Data extracted from a collection
--------------------------------------------------

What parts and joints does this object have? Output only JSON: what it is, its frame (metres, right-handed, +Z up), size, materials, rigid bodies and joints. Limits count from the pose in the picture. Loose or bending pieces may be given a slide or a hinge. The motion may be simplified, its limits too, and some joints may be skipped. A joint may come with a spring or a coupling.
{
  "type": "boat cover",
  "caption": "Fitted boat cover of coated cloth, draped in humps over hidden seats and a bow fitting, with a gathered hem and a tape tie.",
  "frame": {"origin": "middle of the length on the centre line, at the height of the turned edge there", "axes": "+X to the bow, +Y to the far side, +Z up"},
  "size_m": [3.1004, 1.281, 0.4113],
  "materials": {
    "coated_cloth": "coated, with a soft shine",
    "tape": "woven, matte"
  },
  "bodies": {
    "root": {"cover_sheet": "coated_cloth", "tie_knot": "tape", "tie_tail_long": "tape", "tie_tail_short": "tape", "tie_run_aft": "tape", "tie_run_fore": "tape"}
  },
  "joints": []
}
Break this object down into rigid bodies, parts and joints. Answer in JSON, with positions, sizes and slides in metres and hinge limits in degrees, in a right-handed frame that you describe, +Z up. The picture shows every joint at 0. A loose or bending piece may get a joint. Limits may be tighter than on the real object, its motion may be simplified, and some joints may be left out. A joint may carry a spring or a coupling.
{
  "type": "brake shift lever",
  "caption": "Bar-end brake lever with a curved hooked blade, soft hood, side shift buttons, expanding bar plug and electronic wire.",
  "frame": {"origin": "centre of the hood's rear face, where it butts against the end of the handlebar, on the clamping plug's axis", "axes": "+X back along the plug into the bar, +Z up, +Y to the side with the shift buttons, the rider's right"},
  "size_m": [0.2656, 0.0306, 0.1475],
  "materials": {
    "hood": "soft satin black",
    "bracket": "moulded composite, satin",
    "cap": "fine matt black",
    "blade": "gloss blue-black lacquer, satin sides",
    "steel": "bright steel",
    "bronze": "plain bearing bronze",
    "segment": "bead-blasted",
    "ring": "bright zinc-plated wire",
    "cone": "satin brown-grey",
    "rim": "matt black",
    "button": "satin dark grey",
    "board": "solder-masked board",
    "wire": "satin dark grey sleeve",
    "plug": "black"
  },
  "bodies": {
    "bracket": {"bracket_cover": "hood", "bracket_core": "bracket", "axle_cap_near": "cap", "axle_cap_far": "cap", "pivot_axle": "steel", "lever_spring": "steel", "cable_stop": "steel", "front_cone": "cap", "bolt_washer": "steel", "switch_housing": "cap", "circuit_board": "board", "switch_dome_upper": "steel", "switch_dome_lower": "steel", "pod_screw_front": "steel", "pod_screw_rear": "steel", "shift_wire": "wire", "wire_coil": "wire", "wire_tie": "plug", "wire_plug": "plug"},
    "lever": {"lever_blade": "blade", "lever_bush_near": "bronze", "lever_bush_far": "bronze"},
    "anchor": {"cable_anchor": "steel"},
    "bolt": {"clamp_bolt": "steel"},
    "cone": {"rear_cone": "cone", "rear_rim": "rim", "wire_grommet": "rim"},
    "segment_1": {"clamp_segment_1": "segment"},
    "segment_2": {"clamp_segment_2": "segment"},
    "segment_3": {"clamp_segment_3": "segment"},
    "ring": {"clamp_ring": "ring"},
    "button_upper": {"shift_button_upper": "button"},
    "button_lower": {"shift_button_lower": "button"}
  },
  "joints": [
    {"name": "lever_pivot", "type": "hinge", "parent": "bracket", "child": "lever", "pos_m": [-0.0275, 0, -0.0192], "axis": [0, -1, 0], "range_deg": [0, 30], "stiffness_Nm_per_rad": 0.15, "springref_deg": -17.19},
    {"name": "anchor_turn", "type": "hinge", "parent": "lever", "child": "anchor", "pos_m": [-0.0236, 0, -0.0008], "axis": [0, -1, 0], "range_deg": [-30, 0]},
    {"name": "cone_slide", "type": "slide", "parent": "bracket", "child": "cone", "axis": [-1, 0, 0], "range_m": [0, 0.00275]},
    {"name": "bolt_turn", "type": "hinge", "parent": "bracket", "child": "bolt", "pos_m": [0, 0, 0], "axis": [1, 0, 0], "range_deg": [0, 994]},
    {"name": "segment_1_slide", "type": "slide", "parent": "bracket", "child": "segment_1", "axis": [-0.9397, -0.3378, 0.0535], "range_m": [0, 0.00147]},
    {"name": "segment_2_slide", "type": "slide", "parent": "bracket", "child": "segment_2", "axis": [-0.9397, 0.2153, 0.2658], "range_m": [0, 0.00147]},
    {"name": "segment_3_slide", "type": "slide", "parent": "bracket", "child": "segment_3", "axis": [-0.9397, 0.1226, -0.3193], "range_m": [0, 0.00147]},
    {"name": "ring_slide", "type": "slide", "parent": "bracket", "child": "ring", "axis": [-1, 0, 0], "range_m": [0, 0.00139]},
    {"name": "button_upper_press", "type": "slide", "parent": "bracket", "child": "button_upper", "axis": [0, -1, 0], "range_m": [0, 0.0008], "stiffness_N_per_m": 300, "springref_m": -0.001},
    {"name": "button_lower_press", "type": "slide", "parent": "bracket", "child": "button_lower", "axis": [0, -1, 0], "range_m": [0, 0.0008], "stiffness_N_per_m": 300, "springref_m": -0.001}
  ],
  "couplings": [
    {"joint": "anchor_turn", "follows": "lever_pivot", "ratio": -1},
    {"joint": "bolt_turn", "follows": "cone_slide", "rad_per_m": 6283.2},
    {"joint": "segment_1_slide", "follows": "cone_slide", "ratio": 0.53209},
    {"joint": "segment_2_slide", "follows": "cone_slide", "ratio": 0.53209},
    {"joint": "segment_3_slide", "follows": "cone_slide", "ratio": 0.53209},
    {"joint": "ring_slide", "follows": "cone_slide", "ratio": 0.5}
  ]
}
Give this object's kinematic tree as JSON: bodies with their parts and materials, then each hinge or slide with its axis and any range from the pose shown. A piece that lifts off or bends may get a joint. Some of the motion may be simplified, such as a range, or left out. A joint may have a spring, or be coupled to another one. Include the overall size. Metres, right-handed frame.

--------------------------------------------------

**GIVEN EXERCISE:** Extract all lines as given.

**RESULT BELOW:**
What parts and joints does this object have? Output only JSON: what it is, its frame (metres, right-handed, +Z up), size, materials, rigid bodies and joints. Limits count from the pose in the picture. Loose or bending pieces may be given a slide or a hinge. The motion may be simplified, its limits too, and some joints may be skipped. A joint may come with a spring or a coupling.
{
  "type": "boat cover",
  "caption": "Fitted boat cover of coated cloth, draped in humps over hidden seats and a bow fitting, with a gathered hem and a tape tie.",
  "frame": {"origin": "middle of the length on the centre line, at the height of the turned edge there", "axes": "+X to the bow, +Y to the far side, +Z up"},
  "size_m": [3.1004, 1.281, 0.4113],
  "materials": {
    "coated_cloth": "coated, with a soft shine",
    "tape": "woven, matte"
  },
  "bodies": {
    "root": {"cover_sheet": "coated_cloth", "tie_knot": "tape", "tie_tail_long": "tape", "tie_tail_short": "tape", "tie_run_aft": "tape", "tie_run_fore": "tape"}
  },
  "joints": []
}
Break this object down into rigid bodies, parts and joints. Answer in JSON, with positions, sizes and slides in metres and hinge limits in degrees, in a right-handed frame that you describe, +Z up. The picture shows every joint at 0. A loose or bending piece may get a joint. Limits may be tighter than on the real object, its motion may be simplified, and some joints may be left out. A joint may carry a spring or a coupling.
{
  "type": "brake shift lever",
  "caption": "Bar-end brake lever with a curved hooked blade, soft hood, side shift buttons, expanding bar plug and electronic wire.",
  "frame": {"origin": "centre of the hood's rear face, where it butts against the end of the handlebar, on the clamping plug's axis", "axes": "+X back along the plug into the bar, +Z up, +Y to the side with the shift buttons, the rider's right"},
  "size_m": [0.2656, 0.0306, 0.1475],
  "materials": {
    "hood": "soft satin black",
    "bracket": "moulded composite, satin",
    "cap": "fine matt black",
    "blade": "gloss blue-black lacquer, satin sides",
    "steel": "bright steel",
    "bronze": "plain bearing bronze",
    "segment": "bead-blasted",
    "ring": "bright zinc-plated wire",
    "cone": "satin brown-grey",
    "rim": "matt black",
    "button": "satin dark grey",
    "board": "solder-masked board",
    "wire": "satin dark grey sleeve",
    "plug": "black"
  },
  "bodies": {
    "bracket": {"bracket_cover": "hood", "bracket_core": "bracket", "axle_cap_near": "cap", "axle_cap_far": "cap", "pivot_axle": "steel", "lever_spring": "steel", "cable_stop": "steel", "front_cone": "cap", "bolt_washer": "steel", "switch_housing": "cap", "circuit_board": "board", "switch_dome_upper": "steel", "switch_dome_lower": "steel", "pod_screw_front": "steel", "pod_screw_rear": "steel", "shift_wire": "wire", "wire_coil": "wire", "wire_tie": "plug", "wire_plug": "plug"},
    "lever": {"lever_blade": "blade", "lever_bush_near": "bronze", "lever_bush_far": "bronze"},
    "anchor": {"cable_anchor": "steel"},
    "bolt": {"clamp_bolt": "steel"},
    "cone": {"rear_cone": "cone", "rear_rim": "rim", "wire_grommet": "rim"},
    "segment_1": {"clamp_segment_1": "segment"},
    "segment_2": {"clamp_segment_2": "segment"},
    "segment_3": {"clamp_segment_3": "segment"},
    "ring": {"clamp_ring": "ring"},
    "button_upper": {"shift_button_upper": "button"},
    "button_lower": {"shift_button_lower": "button"}
  },
  "joints": [
    {"name": "lever_pivot", "type": "hinge", "parent": "bracket", "child": "lever", "pos_m": [-0.0275, 0, -0.0192], "axis": [0, -1, 0], "range_deg": [0, 30], "stiffness_Nm_per_rad": 0.15, "springref_deg": -17.19},
    {"name": "anchor_turn", "type": "hinge", "parent": "lever", "child": "anchor", "pos_m": [-0.0236, 0, -0.0008], "axis": [0, -1, 0], "range_deg": [-30, 0]},
    {"name": "cone_slide", "type": "slide", "parent": "bracket", "child": "cone", "axis": [-1, 0, 0], "range_m": [0, 0.00275]},
    {"name": "bolt_turn", "type": "hinge", "parent": "bracket", "child": "bolt", "pos_m": [0, 0, 0], "axis": [1, 0, 0], "range_deg": [0, 994]},
    {"name": "segment_1_slide", "type": "slide", "parent": "bracket", "child": "segment_1", "axis": [-0.9397, -0.3378, 0.0535], "range_m": [0, 0.00147]},
    {"name": "segment_2_slide", "type": "slide", "parent": "bracket", "child": "segment_2", "axis": [-0.9397, 0.2153, 0.2658], "range_m": [0, 0.00147]},
    {"name": "segment_3_slide", "type": "slide", "parent": "bracket", "child": "segment_3", "axis": [-0.9397, 0.1226, -0.3193], "range_m": [0, 0.00147]},
    {"name": "ring_slide", "type": "slide", "parent": "bracket", "child": "ring", "axis": [-1, 0, 0], "range_m": [0, 0.00139]},
    {"name": "button_upper_press", "type": "slide", "parent": "bracket", "child": "button_upper", "axis": [0, -1, 0], "range_m": [0, 0.0008], "stiffness_N_per_m": 300, "springref_m": -0.001},
    {"name": "button_lower_press", "type": "slide", "parent": "bracket", "child": "button_lower", "axis": [0, -1, 0], "range_m": [0, 0.0008], "stiffness_N_per_m": 300, "springref_m": -0.001}
  ],
  "couplings": [
    {"joint": "anchor_turn", "follows": "lever_pivot", "ratio": -1},
    {"joint": "bolt_turn", "follows": "cone_slide", "rad_per_m": 6283.2},
    {"joint": "segment_1_slide", "follows": "cone_slide", "ratio": 0.53209},
    {"joint": "segment_2_slide", "follows": "cone_slide", "ratio": 0.53209},
    {"joint": "segment_3_slide", "follows": "cone_slide", "ratio": 0.53209},
    {"joint": "ring_slide", "follows": "cone_slide", "ratio": 0.5}
  ]
}
Give this object's kinematic tree as JSON: bodies with their parts and materials, then each hinge or slide with its axis and any range from the pose shown. A piece that lifts off or bends may get a joint. Some of the motion may be simplified, such as a range, or left out. A joint may have a spring, or be coupled to another one. Include the overall size. Metres, right-handed frame.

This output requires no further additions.